The 2015 deal provided Iran sanctions relief in exchange for curbs on its nuclear program to ensure that Iran would not develop a nuclear weapon—a goal Iran has long denied.
But last week, former Iranian politician Ali Motahhari told Iran’s ISCA News: “When we began our nuclear activity, our goal was indeed to build a bomb. There is no need to beat around the bush,” he said.
And even though the United States is aware of Iran’s destabilizing regional activities and its continuing work on the nuclear front, it insists on negotiating with Iran.
‘Less money to fund and conduct terrorism’
On Monday, U.S. Department of Defense Spokesman John Kirby told reporters that “Iran continues to be a malign actor in the region. They continue to support terrorist groups; they continue to develop a ballistic-missile program. They obviously, even as they sit in negotiations, continue to develop certain nuclear capabilities.
“And they are harassing shipping and clearly pose a threat in the maritime domain. You pick it. There’s an awful lot there that Iran is doing in a malign way in the Middle East region. … No problem in the Middle East is easier to solve with Iran having a nuclear weapon. So, we continue to support the work of our diplomats as they try to get a new agreement here on their nuclear development.”

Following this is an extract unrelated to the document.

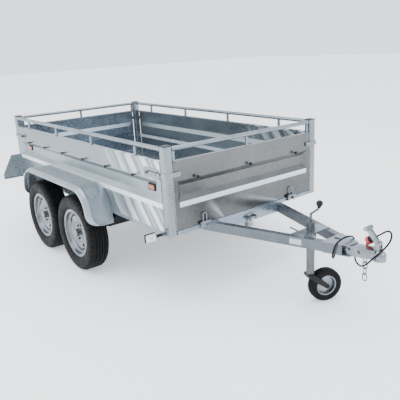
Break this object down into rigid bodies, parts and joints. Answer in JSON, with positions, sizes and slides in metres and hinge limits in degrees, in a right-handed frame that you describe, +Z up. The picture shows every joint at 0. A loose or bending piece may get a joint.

Last month U.S. Secretary of State Antony Blinken told the House Foreign Relations Committee that the breakout time for Iran to produce fissile material for a nuclear weapon is just “a matter of weeks.”
Pushing back against Blinken’s argument that Iranian aggression is a result of Trump’s withdrawal from the nuclear deal, former special adviser for the Iran Action Group in the Trump administration Gabriel Noronha advocated tougher sanctions, tweeting: “As U.S. sanctions are enforced more, the Iranian regime has less money to fund and conduct terrorism.”
Behnam Ben Taleblu, a senior fellow at the Foundation for Defense of Democracies, told JNS “we’ve seen this play before. References to a diminishing breakout time by the administration have often been ways to justify the next round of concessions to Tehran or justify the current JCPOA-centric approach.”